Exercise aim:
Reproduce all of the data exactly, with no line skipped.

::: Given data :::

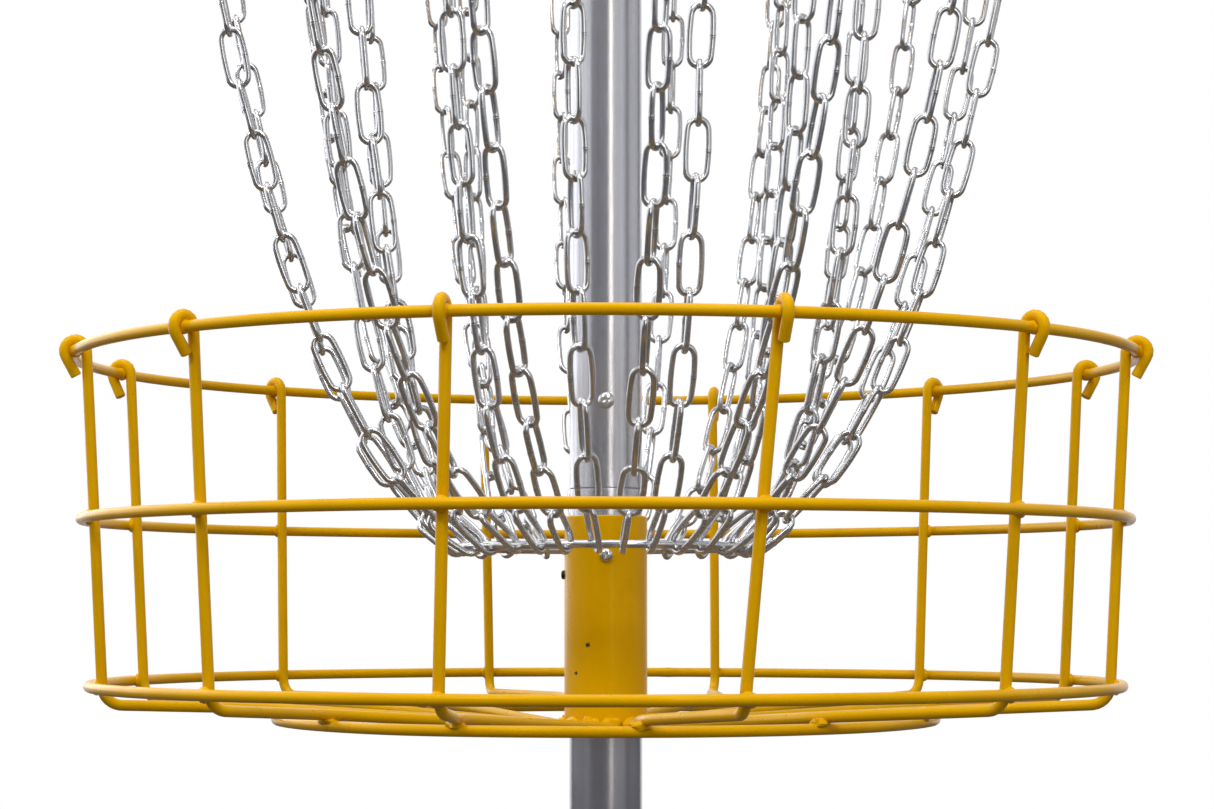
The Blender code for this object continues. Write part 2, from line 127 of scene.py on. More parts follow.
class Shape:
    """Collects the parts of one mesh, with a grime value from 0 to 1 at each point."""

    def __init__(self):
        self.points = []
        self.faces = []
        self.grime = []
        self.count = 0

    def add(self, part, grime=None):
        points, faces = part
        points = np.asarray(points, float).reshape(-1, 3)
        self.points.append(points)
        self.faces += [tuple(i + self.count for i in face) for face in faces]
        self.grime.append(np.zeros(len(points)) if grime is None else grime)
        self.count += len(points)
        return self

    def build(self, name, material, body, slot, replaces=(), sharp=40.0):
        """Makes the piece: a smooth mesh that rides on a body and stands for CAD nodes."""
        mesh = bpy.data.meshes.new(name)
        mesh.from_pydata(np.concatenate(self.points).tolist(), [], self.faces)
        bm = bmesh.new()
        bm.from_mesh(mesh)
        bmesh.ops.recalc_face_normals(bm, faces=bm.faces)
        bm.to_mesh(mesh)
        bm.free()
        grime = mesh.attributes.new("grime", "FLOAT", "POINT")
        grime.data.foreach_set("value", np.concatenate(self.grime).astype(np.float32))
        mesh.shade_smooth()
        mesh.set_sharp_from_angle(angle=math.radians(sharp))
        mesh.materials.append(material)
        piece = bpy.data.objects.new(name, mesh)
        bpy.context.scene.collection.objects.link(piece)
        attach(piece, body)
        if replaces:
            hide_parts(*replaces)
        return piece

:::

Result below:
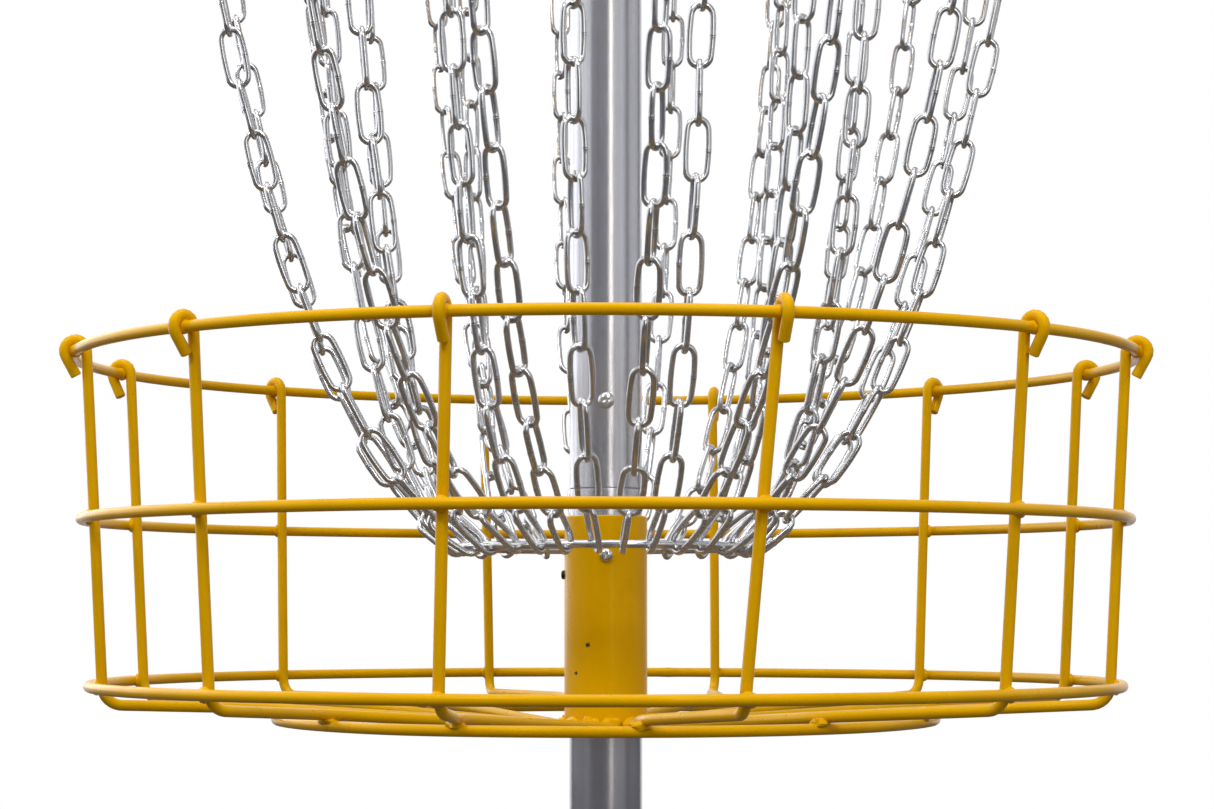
The Blender code for this object continues. Write part 2, from line 127 of scene.py on. More parts follow.
class Shape:
    """Collects the parts of one mesh, with a grime value from 0 to 1 at each point."""

    def __init__(self):
        self.points = []
        self.faces = []
        self.grime = []
        self.count = 0

    def add(self, part, grime=None):
        points, faces = part
        points = np.asarray(points, float).reshape(-1, 3)
        self.points.append(points)
        self.faces += [tuple(i + self.count for i in face) for face in faces]
        self.grime.append(np.zeros(len(points)) if grime is None else grime)
        self.count += len(points)
        return self

    def build(self, name, material, body, slot, replaces=(), sharp=40.0):
        """Makes the piece: a smooth mesh that rides on a body and stands for CAD nodes."""
        mesh = bpy.data.meshes.new(name)
        mesh.from_pydata(np.concatenate(self.points).tolist(), [], self.faces)
        bm = bmesh.new()
        bm.from_mesh(mesh)
        bmesh.ops.recalc_face_normals(bm, faces=bm.faces)
        bm.to_mesh(mesh)
        bm.free()
        grime = mesh.attributes.new("grime", "FLOAT", "POINT")
        grime.data.foreach_set("value", np.concatenate(self.grime).astype(np.float32))
        mesh.shade_smooth()
        mesh.set_sharp_from_angle(angle=math.radians(sharp))
        mesh.materials.append(material)
        piece = bpy.data.objects.new(name, mesh)
        bpy.context.scene.collection.objects.link(piece)
        attach(piece, body)
        if replaces:
            hide_parts(*replaces)
        return piece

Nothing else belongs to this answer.